▶ **Exercise aim**
Your task is to quote, unchanged, only the lines from the one with "Write the build123d" through the one with "OUTER_LOW_R = LOWER_BORE_R", both ends included.
— START OF Given records —
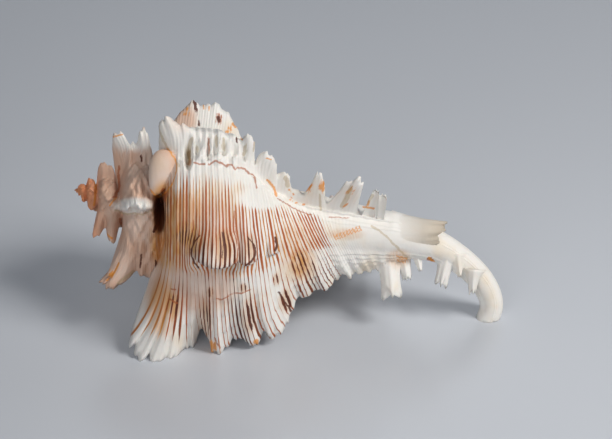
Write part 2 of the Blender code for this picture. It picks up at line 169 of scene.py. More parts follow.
def fin_table(rows, turn):
    """Middle, half width and height in cord units, and the position and lean, of each fin of a row.

    A row gives where the fin's foot and tip are seen in the front view, its angle and half width.
    """
    table = []
    for foot, tip, phi, half in rows:
        back = (phi - LIP_ANGLE) % 360.0 + 360.0 * turn
        scale = math.exp(GROWTH * math.radians(195.0 - back))
        foot_x, foot_r = seen_ray(*foot, phi)
        tip_x, tip_r = seen_ray(*tip, phi)
        lean = (tip_x - foot_x) / (tip_r - foot_r)
        surface, cord, _, _, _ = surface_at(np.array([foot_x]), np.array([float(phi)]), False)
        height = (tip_r - float(surface[0])) / scale
        table.append((float(cord[0]), half / scale, max(height, 2.0), back, lean))
    return sorted(table)


def fin_field(u, back, table, rise, drop, power=1.7):
    """Relief of a row of fins and its sideways share, in cord units."""
    middles, _, _, backs, leans = (np.array(column) for column in zip(*table))
    top = np.zeros_like(u)
    for middle, half, height, _, _ in table:
        shape = np.exp(-np.abs((u - middle) / half) ** 3.0)
        jags = 0.09 * waves(u, 0.62 * half, middle) + 0.05 * waves(u, 2.9, 0.2)
        jags = 1.0 + jags * smooth(shape, 0.3, 0.9)
        top = np.maximum(top, height * shape * jags)
    sheet = ridge(back, np.interp(u, middles, backs), rise, drop, power)
    top = top * smooth(u, 89.0, 97.0)
    return top * sheet, top * sheet**2.2 * np.interp(u, middles, leans)


def waist(u, back):
    """The narrowing of the last whorl between its last two varices."""
    return -25.0 * hump(u, 84, 236, 0.6) * hump(back, 12.0, 106.0, 0.7)


def last_whorl(u, back, fins):
    """Relief of the last whorl, its sideways share in cord units, and its swing about the axis in degrees."""
    edge = from_table(u, SKIRT_EDGE)
    mouth = (20.0 * hump(u, 88, 300, 0.6) + frill(u, 88, 300)) * ridge(back, 3.0, 46.0, 6.0)
    hidden_knob = 0.6 * peaks(u) * ridge(back, 48.0, 26.0, 6.0)
    skirt_height = 12.5 * hump(u, 70, 238, 0.5) + 12.0 * hump(u, 205, 345, 0.6)
    skirt = (skirt_height + 0.7 * frill(u, 80, 340)) * ridge(back, edge, 50.0, 9.0)
    knob = knob_lobes(u, back, KNOB_EDGE, 34.0) * ridge(back, KNOB_EDGE, 34.0, 4.0, 2.0)
    crest = (19.0 * hump(u, 84, 250, 0.45) + 0.5 * frill(u, 100, 250)) * ridge(back, 243.0, 40.0, 15.0)
    peak = (peaks(u) + 0.5 * frill(u, 100, 196)) * ridge(back, 287.0, 42.0, 6.0)
    slot = -9.0 * hump(u, 262, 470) * np.exp(-(((back - 347.0) / 9.0) ** 2))
    total = mouth + hidden_knob + waist(u, back) + skirt + knob + crest + peak + slot
    if not fins:
        return total, np.zeros_like(total), np.zeros_like(total)
    skirt_fins, skirt_shift = fin_field(u, back, SKIRT_TABLE, 34.0, 6.0)
    crest_fins, crest_shift = fin_field(u, back, CREST_TABLE, 17.0, 9.0, 1.3)
    mouth_fins, mouth_shift = fin_field(u, back, MOUTH_TABLE, 36.0, 6.0, 1.5)
    swing = mouth_fins * ridge(back, 3.0, 36.0, 6.0, 1.5) * from_table(u, MOUTH_SWING)
    return total + skirt_fins + crest_fins + mouth_fins, skirt_shift + crest_shift + mouth_shift, swing


def fine_relief(u, back):
    """What the plain solid leaves out: thin lips, growth steps and the swelling of the cords."""
    thin_lip = 3.0 * np.exp(-(((back - 227.0 - 1.2 * waves(u, 12.0)) / 1.5) ** 2)) * hump(u, 104, 330, 0.3)
    cords = 0.45 * waves(u, 7.2) * smooth(back, 90.0, 110.0)
    cords = cords * (1.0 - smooth(u, 230.0, 270.0)) * (1.0 - 0.7 * smooth(back, 258.0, 272.0))
    steps = 0.0
    for place, height in ((119, 1.0), (126, 1.3), (133, 0.8), (141, 0.7), (205, 0.4), (214, 0.4)):
        edge = place + 1.4 * ripple(u, place)
        steps = steps + height * ridge(back, edge, 9.0, 1.2, 1.2)
    return (thin_lip + cords + steps) * smooth(u, 92.0, 104.0)


def older_whorl(u, back, fins):
    """Relief of the whorls of the spire and its sideways share, in cord units."""
    crown = hump(u, 90, 182, 0.6)
    total = -26.0 * hump(u, 160, 190, 1.0)
    wrinkles = 2.4 * waves(u, 37.0, 0.2) + 1.6 * waves(u, 19.0) + 0.7 * waves(u, 9.0, 0.4)
    wrinkles = wrinkles * hump(u, 94, 182, 0.7)
    for front, height, rise in ((477, 36, 58), (549, 30, 44), (612, 28, 46), (664, 20, 40)):
        edge = front + 2.6 * waves(u, 33.0, 0.1) + 1.2 * waves(u, 15.0)
        total = total + (height * crown + wrinkles) * ridge(back, edge, rise, 8.0)
    for front in range(725, 2400, 62):
        edge = front + 3.0 * waves(u, 41.0, 0.01 * front)
        total = total + (24.0 * crown + wrinkles) * ridge(back, edge, 44.0, 9.0)
    if not fins:
        return total, np.zeros_like(total)
    lumps = 3.0 * waves(u, 23.0, 0.1) * waves(back, 21.0) + 1.8 * waves(u, 13.0) * waves(back, 13.0, 0.3)
    total = total + lumps * hump(u, 96, 182, 0.5)
    shift = np.zeros_like(total)
    for table in (SPIRE_TOP, SPIRE_LOW, INNER_TOP, INNER_LOW):
        relief, sideways = fin_field(u, back, table, 34.0, 12.0)
        total = total + relief
        shift = shift + sideways
    return total, shift


def front_lumps(x, phi, r):
    """Lumps and hollows placed where they are seen in the front view."""
    turn = np.radians(phi)
    across = APEX[0] + AXIS[0] * x + RAISED[0] * r * np.sin(turn)
    down = APEX[1] - AXIS[1] * x - RAISED[1] * r * np.sin(turn)
    front = smooth(np.cos(turn), -0.05, 0.25)
    total = np.zeros_like(r)
    for middle_across, middle_down, half_across, half_down, rise in FRONT_LUMPS:
        distance = ((across - middle_across) / half_across) ** 2 + ((down - middle_down) / half_down) ** 2
        total = total + rise * np.clip(1.0 - distance, 0.0, 1.0) ** 1.3
    return total * front


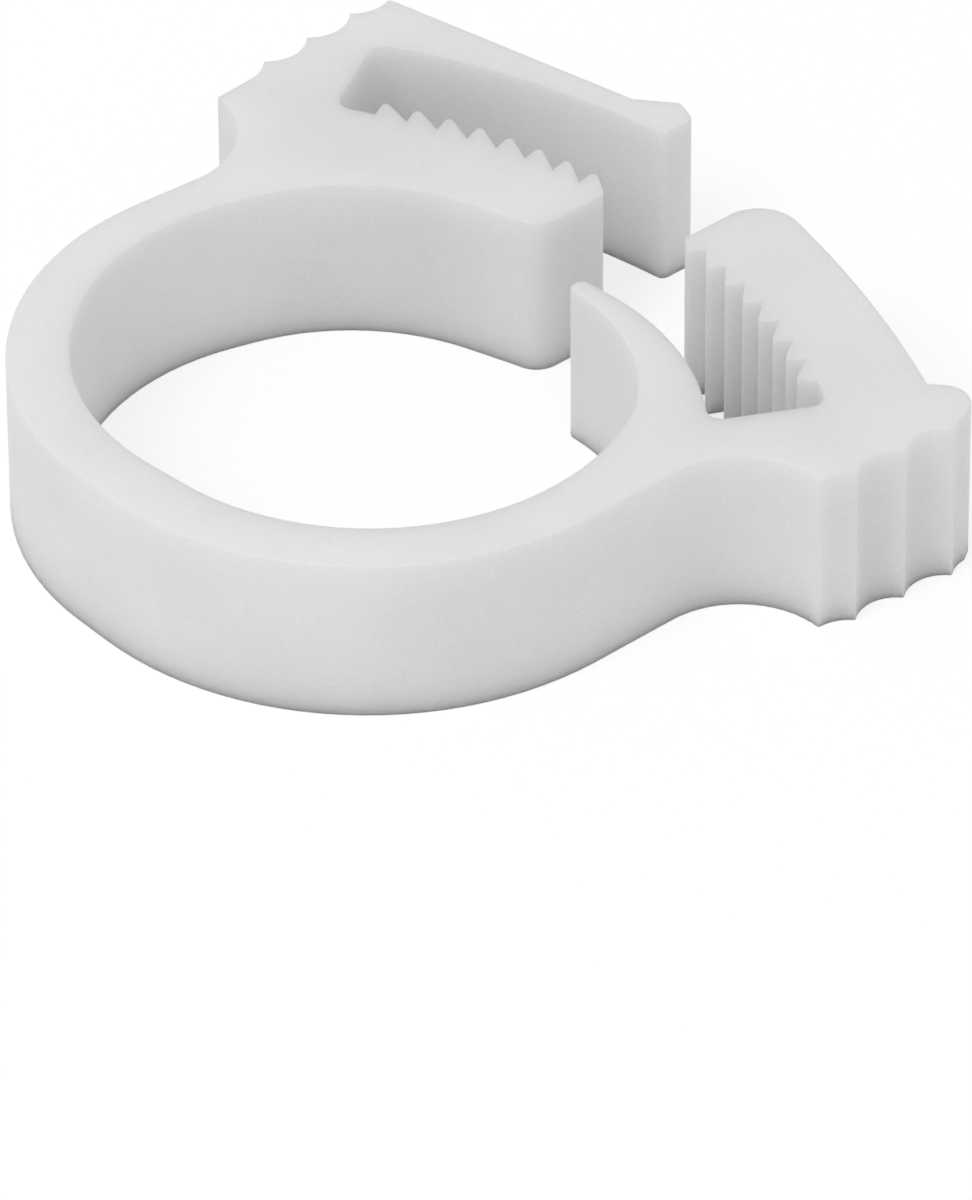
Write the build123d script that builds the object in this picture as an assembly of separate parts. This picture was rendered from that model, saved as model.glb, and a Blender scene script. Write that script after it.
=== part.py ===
from build123d import *
from math import acos, asin, atan2, cos, degrees, radians, sin, sqrt, tan
import os

# One-piece moulded hose clip with a ratchet, open as it leaves the mould.
# The origin is on the axis of the hose seat at the underside. X points to the mouth.
# All sizes are in millimetres, all angles in degrees.

# Band that goes round the hose
HEIGHT = 5.6
SEAT_R = 7.75
BACK_WALL = 1.9
UNDER_WALL = 1.85

# The seat runs on into a lower and an upper arc, each struck from a centre a little off its axis
LOWER_BORE = Vector(0.54, -1.39)
LOWER_BORE_R = SEAT_R + 0.37
UPPER_BORE = Vector(0.80, 0.21)
UPPER_BORE_R = SEAT_R - 0.43
OUTER_BACK = Vector(-0.69, 0.25)
OUTER_BACK_R = SEAT_R + BACK_WALL + OUTER_BACK.X
OUTER_LOW = Vector(0.66, -1.06)
OUTER_LOW_R = LOWER_BORE_R - LOWER_BORE.Y + UNDER_WALL + OUTER_LOW.Y

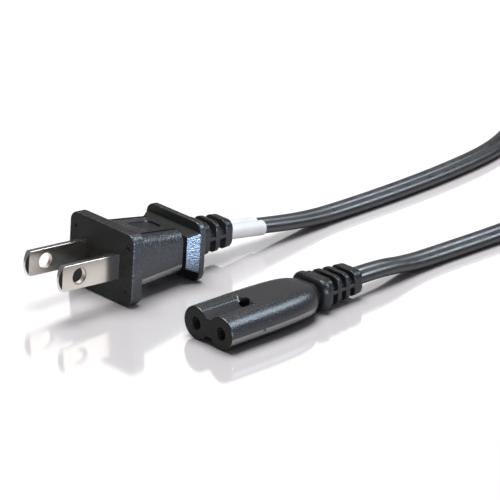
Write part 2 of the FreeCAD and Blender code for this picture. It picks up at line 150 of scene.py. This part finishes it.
def metal(name, colour, rough):
    """Plated sheet metal with faint lengthwise brushing and darker clouds."""
    lines_per_metre = (150.0, 6000.0, 6000.0)
    line_depth, line_strength = 0.000004, 0.5
    clouds_per_metre, darker = 220.0, 0.93
    smoother, rougher = 0.04, 0.06
    material, tree, shader = new_material(name)
    place = tree.nodes.new("ShaderNodeTexCoord")
    stretch = tree.nodes.new("ShaderNodeMapping")
    stretch.inputs["Scale"].default_value = lines_per_metre
    tree.links.new(place.outputs["Object"], stretch.inputs["Vector"])
    lines = node(tree, "ShaderNodeTexNoise", Scale=1.0, Detail=2.0)
    tree.links.new(stretch.outputs["Vector"], lines.inputs["Vector"])
    clouds = noise(tree, clouds_per_metre, detail=3.0)
    vary(tree, clouds, shader.inputs["Base Color"], scaled(colour, darker), colour)
    vary(tree, lines, shader.inputs["Roughness"], grey(rough - smoother), grey(rough + rougher))
    bump(tree, lines, shader, line_depth, line_strength)
    shader.inputs["Metallic"].default_value = 1.0
    return material


# Colour, roughness, depth and size of the grain in metres, index of refraction, painted tint of the
# highlights
connector_plastic = plastic("connector_plastic", (0.017, 0.017, 0.018), 0.27, 0.00005, 0.00042, 1.58)
lower_plastic = plastic("connector_lower_plastic", (0.014, 0.014, 0.015), 0.20, 0.00008, 0.0006, 3.3)
# Darker, duller copy of the connector's plastic for faces turned down: painted shade under the connector
underside_painted_shade = plastic("underside_painted_shade", (0.006, 0.006, 0.006), 0.5, 0.00004, 0.0003, 1.25)
face_plastic = plastic("nose_face_plastic", (0.012, 0.011, 0.009), 0.5, 0.00006, 0.0003, 1.3)
valley_plastic = plastic("valley_plastic", (0.016, 0.016, 0.018), 0.55, 0.00012, 0.0005, 1.35)
tail_plastic = plastic("tail_plastic", (0.010, 0.010, 0.011), 0.30, 0.00007, 0.00045, 1.45)
plug_plastic = plastic("plug_plastic", (0.012, 0.012, 0.012), 0.32, 0.00016, 0.0006, 1.65)
plug_face_plastic = plastic("plug_face_plastic", (0.012, 0.012, 0.010), 0.5, 0.00006, 0.0003, 1.3)
# Finger ramps: black plastic with a coarser grain, and highlights tinted blue, a painted blue sheen
ramp_painted_blue_highlights = plastic("ramp_painted_blue_highlights", (0.014, 0.014, 0.015), 0.36, 0.00021, 0.00042, 2.7,
                       (0.70, 0.84, 1.0))
cord_plastic = plastic("cord_plastic", (0.016, 0.016, 0.018), 0.33, 0.000004, 0.0030, 1.85)
core_plastic = plastic("core_plastic", (0.05, 0.05, 0.052), 0.45, 0.00001, 0.0005)
insert_plastic = plastic("insert_plastic", (0.012, 0.012, 0.012), 0.5, 0.00001, 0.0004)
sleeve_plastic = plastic("sleeve_plastic", (0.50, 0.49, 0.51), 0.5, 0.000004, 0.0008)
tie_plastic = plastic("tie_plastic", (0.02, 0.02, 0.02), 0.45, 0.000008, 0.0005)

# Colour and roughness
blade_metal = metal("blade_metal", (0.97, 0.91, 0.84), 0.20)
# Near-black copy of the blade metal for the bevels and the hole's chamfer: painted dark reflection
bevel_painted_dark_reflection = metal("bevel_painted_dark_reflection", (0.05, 0.045, 0.045), 0.35)
sheared_metal = metal("sheared_metal", (0.90, 0.83, 0.74), 0.45)
contact_metal = metal("contact_metal", (0.72, 0.66, 0.52), 0.3)
strand_copper = metal("strand_copper", (0.85, 0.45, 0.30), 0.3)

# Finishes of each piece that is built here; the first is on every face that gets no other
connector_finishes = [connector_plastic, lower_plastic, face_plastic, valley_plastic, underside_painted_shade,
                      tail_plastic]
plug_finishes = [plug_plastic, plug_face_plastic, ramp_painted_blue_highlights, lower_plastic, tail_plastic]
blade_finishes = [blade_metal, bevel_painted_dark_reflection, sheared_metal]

# Solids that are shown as they are
node_materials = {
    "contact_carrier": insert_plastic,
    "socket_contact_left": contact_metal,
    "socket_contact_right": contact_metal,
    "connector_core_left": core_plastic,
    "connector_core_right": core_plastic,
    "connector_strands_left": strand_copper,
    "connector_strands_right": strand_copper,
    "blade_bridge": insert_plastic,
    "plug_core_left": core_plastic,
    "plug_core_right": core_plastic,
    "plug_strands_left": strand_copper,
    "plug_strands_right": strand_copper,
    "coil_tie": tie_plastic,
}
for name, material in node_materials.items():
    solid = bpy.data.objects[name]
    solid.data.materials.clear()
    solid.data.materials.append(material)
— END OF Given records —
▶ **Reply to the exercise**
Write the build123d script that builds the object in this picture as an assembly of separate parts. This picture was rendered from that model, saved as model.glb, and a Blender scene script. Write that script after it.
=== part.py ===
from build123d import *
from math import acos, asin, atan2, cos, degrees, radians, sin, sqrt, tan
import os

# One-piece moulded hose clip with a ratchet, open as it leaves the mould.
# The origin is on the axis of the hose seat at the underside. X points to the mouth.
# All sizes are in millimetres, all angles in degrees.

# Band that goes round the hose
HEIGHT = 5.6
SEAT_R = 7.75
BACK_WALL = 1.9
UNDER_WALL = 1.85

# The seat runs on into a lower and an upper arc, each struck from a centre a little off its axis
LOWER_BORE = Vector(0.54, -1.39)
LOWER_BORE_R = SEAT_R + 0.37
UPPER_BORE = Vector(0.80, 0.21)
UPPER_BORE_R = SEAT_R - 0.43
OUTER_BACK = Vector(-0.69, 0.25)
OUTER_BACK_R = SEAT_R + BACK_WALL + OUTER_BACK.X
OUTER_LOW = Vector(0.66, -1.06)
OUTER_LOW_R = LOWER_BORE_R - LOWER_BORE.Y + UNDER_WALL + OUTER_LOW.Y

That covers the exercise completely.